The opinion added, "No matter what the primary date is to be, time is of the essence."

A Republican group has filed a separate case in federal court seeking an order for the state to use previous maps rejected by the state justices. A three-judge panel refused to intervene but retained the right to choose a map and set a primary date if the commission can't reach a solution by April 20.

The majority in Thursday's opinion, however, was skeptical the federal panel would set a new date.

"Any suggestion that the federal court could – much less that it should – set an August 2 primary election date as a remedy in the federal court litigation strikes us as a dubious proposition at best," the ruling states.

After the third rejection of legislative maps by the Ohio Supreme Court last month, the redistricting commission hired a pair of bipartisan consultants – Michael McDonald and Douglas Johnson – to create new districts. They spent four days drawing the maps, with the process being livestreamed. With the deadline looming, the mapmakers told the commission that they only needed about 45 more minutes to finish the maps, but Ohio State Senate President Matt Huffman, a Republican who also sits on the commission, introduced a new plan, which practically mirrored the previous plan the court had already rejected. Most of the commission only saw the newly drawn maps minutes before the vote to approve them.

In rejecting the fourth set of maps, the majority admonished the commission for repeating the mistakes made in early versions. The judges said the newest plan "suffers from a similar fundamental flaw that we found obstructed the constitutionality of the plan we invalidated" in the last rejection.

The court found minor changes in the latest maps were not sufficient to address the constitutional issues, and pointed to the obvious partisan leanings in the new drawings that mischaracterized competitive districts as Democratic-leaning.

"As before, the commission did not adopt a plan using a process that Article XI and this court's prior decisions require," the opinion states, referring to the Ohio Constitution amendment that says redistricting plans should not favor one party.
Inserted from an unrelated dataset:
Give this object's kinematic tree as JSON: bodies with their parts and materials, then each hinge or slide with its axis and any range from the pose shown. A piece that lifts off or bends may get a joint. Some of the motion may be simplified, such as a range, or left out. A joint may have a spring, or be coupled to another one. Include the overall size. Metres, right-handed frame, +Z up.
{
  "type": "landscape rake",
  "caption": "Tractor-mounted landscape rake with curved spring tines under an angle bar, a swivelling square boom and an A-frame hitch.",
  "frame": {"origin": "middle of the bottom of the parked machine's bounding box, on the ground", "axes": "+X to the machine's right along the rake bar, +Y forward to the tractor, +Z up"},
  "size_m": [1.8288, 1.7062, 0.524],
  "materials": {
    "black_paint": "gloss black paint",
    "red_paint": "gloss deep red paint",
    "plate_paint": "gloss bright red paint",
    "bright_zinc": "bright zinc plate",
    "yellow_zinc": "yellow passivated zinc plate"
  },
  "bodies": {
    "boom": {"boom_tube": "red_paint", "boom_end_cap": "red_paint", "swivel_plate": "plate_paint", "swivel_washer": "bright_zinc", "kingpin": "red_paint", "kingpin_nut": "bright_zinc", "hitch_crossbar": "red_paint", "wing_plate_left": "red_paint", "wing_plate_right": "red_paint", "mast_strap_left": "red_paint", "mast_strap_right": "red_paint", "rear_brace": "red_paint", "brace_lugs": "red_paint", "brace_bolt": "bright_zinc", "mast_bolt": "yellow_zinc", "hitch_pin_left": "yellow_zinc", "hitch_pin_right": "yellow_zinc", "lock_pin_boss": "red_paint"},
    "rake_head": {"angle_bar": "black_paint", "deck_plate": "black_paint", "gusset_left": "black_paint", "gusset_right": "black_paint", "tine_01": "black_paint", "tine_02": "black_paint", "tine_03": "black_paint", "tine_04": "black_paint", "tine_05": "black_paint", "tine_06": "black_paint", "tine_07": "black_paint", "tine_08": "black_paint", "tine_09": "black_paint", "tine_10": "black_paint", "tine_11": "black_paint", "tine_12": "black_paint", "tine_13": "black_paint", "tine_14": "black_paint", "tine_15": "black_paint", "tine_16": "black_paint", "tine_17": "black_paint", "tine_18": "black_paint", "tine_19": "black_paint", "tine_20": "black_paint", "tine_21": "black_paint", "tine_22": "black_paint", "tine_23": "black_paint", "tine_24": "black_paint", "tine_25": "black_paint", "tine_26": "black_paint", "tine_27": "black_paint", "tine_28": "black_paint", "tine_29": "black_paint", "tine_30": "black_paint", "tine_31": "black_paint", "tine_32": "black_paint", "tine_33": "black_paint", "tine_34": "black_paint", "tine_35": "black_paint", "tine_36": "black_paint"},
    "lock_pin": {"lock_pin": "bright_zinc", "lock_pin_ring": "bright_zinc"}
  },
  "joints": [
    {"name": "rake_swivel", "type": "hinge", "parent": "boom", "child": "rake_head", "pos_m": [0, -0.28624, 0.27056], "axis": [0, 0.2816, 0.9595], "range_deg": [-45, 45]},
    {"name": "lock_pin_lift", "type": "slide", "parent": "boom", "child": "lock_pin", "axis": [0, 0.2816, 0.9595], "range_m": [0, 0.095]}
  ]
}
Although it denied a request by voting rights groups for the court to adopt a redistricting plan, finding it does not have the constitutional authority to go that far, the majority suggested the commission continue working with McDonald and Johnson to complete the progress made by the independent mapmakers.

"By certain measures, their plan – though incomplete – is on track to being constitutionally compliant," the ruling states.

A dissenting opinion from Justice Sharon Kennedy once again admonished the majority for overstepping its authority.

"By adhering to its view of unlimited power, the majority keeps bringing us back to September 2021 – the time when these redistricting cases were first filed; we are stuck in a time loop, like the characters in the movie 'Groundhog Day,'" Kennedy wrote.

Justices Patrick Fischer and Patrick DeWine also wrote dissenting opinions declaring overreaches by the majority.

In her concurring opinion, Brunner wrote a scathing rebuke of the Ohio Redistricting Commission.

"What appeared to be the start of a transparent redistricting process when the two independent map drawers were engaged by the commission became transparent only in the sense that it exposed the falsehood that some of the commission members had fulfilled their obligations under the Ohio Constitution," she wrote. "As to that, Ohioans are still watching and waiting."